• Data for this exercise:
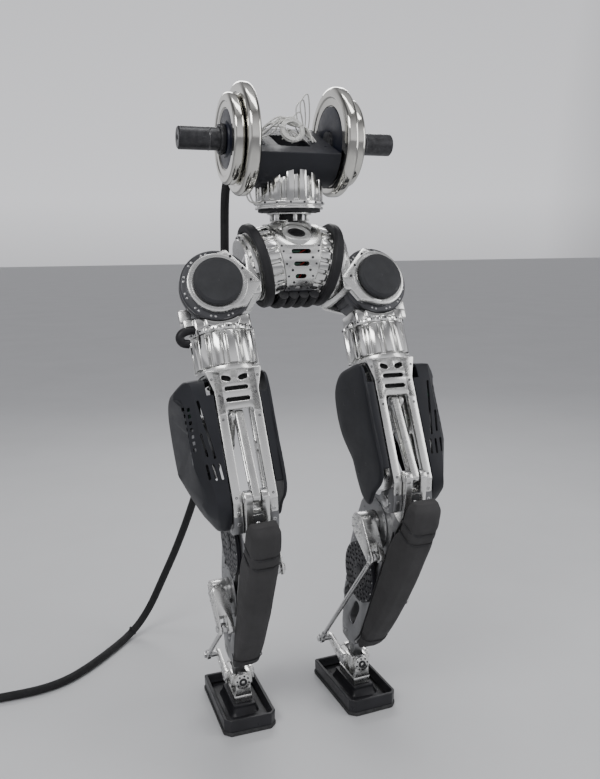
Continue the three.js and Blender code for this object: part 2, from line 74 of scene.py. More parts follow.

--

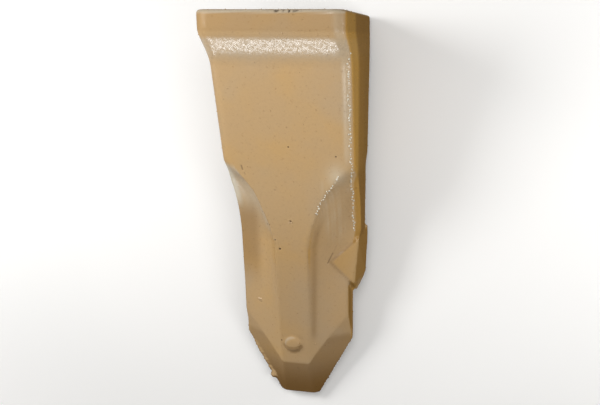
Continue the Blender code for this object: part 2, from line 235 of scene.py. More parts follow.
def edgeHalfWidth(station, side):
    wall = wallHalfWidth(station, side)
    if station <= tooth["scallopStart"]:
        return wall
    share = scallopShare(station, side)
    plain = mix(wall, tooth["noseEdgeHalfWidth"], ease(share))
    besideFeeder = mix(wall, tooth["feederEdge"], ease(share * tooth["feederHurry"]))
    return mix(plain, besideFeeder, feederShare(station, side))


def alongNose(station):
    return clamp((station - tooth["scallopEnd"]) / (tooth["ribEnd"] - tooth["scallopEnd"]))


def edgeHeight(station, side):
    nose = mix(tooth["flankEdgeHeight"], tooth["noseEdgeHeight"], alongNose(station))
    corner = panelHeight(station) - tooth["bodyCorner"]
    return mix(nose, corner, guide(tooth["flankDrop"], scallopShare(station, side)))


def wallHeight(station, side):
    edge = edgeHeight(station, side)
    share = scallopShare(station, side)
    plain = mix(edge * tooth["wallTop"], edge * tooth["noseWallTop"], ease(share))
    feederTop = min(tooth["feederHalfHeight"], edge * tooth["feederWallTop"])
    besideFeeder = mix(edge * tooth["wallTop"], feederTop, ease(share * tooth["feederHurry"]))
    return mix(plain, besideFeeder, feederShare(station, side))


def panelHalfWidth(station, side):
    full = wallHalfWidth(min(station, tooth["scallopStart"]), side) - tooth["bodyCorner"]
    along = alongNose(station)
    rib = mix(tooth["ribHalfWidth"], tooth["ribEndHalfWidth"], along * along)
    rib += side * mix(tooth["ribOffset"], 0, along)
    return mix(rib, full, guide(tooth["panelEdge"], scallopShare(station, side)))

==

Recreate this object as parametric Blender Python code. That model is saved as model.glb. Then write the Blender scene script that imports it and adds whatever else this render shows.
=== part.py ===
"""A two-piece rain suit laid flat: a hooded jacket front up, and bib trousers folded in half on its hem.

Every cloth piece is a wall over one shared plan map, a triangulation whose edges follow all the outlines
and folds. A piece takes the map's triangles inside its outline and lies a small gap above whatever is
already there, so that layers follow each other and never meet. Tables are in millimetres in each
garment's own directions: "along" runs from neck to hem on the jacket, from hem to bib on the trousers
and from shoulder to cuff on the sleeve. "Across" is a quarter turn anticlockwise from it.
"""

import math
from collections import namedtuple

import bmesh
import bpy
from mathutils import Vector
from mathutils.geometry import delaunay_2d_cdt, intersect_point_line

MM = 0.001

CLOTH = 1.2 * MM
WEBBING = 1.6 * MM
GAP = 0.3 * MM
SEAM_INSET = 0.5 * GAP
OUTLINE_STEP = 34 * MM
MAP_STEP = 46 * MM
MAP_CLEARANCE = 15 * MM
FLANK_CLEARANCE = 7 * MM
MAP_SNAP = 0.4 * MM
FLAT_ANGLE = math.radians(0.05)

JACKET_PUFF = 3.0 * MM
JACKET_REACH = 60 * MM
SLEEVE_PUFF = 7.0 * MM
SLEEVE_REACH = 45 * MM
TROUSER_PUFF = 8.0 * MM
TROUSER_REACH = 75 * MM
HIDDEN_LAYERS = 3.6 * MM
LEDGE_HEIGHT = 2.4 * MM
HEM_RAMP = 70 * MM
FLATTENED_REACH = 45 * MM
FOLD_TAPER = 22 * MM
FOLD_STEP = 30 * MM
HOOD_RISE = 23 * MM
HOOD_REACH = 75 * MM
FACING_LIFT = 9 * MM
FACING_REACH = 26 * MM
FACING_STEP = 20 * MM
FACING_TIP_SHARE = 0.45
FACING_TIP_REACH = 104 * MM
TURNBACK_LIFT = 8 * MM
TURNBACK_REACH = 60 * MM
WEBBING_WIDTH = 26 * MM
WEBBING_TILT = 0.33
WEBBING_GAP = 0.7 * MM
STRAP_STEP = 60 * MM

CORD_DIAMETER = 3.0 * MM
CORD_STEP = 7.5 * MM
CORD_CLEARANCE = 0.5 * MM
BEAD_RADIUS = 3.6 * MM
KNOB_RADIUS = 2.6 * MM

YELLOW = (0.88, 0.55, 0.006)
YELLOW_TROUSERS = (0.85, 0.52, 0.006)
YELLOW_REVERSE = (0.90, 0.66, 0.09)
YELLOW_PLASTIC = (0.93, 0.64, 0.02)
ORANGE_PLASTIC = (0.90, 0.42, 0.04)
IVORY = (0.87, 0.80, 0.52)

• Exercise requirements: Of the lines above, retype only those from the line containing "Recreate this object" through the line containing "STRAP_STEP = 60 * MM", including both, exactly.

• Output of the exercise:
Recreate this object as parametric Blender Python code. That model is saved as model.glb. Then write the Blender scene script that imports it and adds whatever else this render shows.
=== part.py ===
"""A two-piece rain suit laid flat: a hooded jacket front up, and bib trousers folded in half on its hem.

Every cloth piece is a wall over one shared plan map, a triangulation whose edges follow all the outlines
and folds. A piece takes the map's triangles inside its outline and lies a small gap above whatever is
already there, so that layers follow each other and never meet. Tables are in millimetres in each
garment's own directions: "along" runs from neck to hem on the jacket, from hem to bib on the trousers
and from shoulder to cuff on the sleeve. "Across" is a quarter turn anticlockwise from it.
"""

import math
from collections import namedtuple

import bmesh
import bpy
from mathutils import Vector
from mathutils.geometry import delaunay_2d_cdt, intersect_point_line

MM = 0.001

CLOTH = 1.2 * MM
WEBBING = 1.6 * MM
GAP = 0.3 * MM
SEAM_INSET = 0.5 * GAP
OUTLINE_STEP = 34 * MM
MAP_STEP = 46 * MM
MAP_CLEARANCE = 15 * MM
FLANK_CLEARANCE = 7 * MM
MAP_SNAP = 0.4 * MM
FLAT_ANGLE = math.radians(0.05)

JACKET_PUFF = 3.0 * MM
JACKET_REACH = 60 * MM
SLEEVE_PUFF = 7.0 * MM
SLEEVE_REACH = 45 * MM
TROUSER_PUFF = 8.0 * MM
TROUSER_REACH = 75 * MM
HIDDEN_LAYERS = 3.6 * MM
LEDGE_HEIGHT = 2.4 * MM
HEM_RAMP = 70 * MM
FLATTENED_REACH = 45 * MM
FOLD_TAPER = 22 * MM
FOLD_STEP = 30 * MM
HOOD_RISE = 23 * MM
HOOD_REACH = 75 * MM
FACING_LIFT = 9 * MM
FACING_REACH = 26 * MM
FACING_STEP = 20 * MM
FACING_TIP_SHARE = 0.45
FACING_TIP_REACH = 104 * MM
TURNBACK_LIFT = 8 * MM
TURNBACK_REACH = 60 * MM
WEBBING_WIDTH = 26 * MM
WEBBING_TILT = 0.33
WEBBING_GAP = 0.7 * MM
STRAP_STEP = 60 * MM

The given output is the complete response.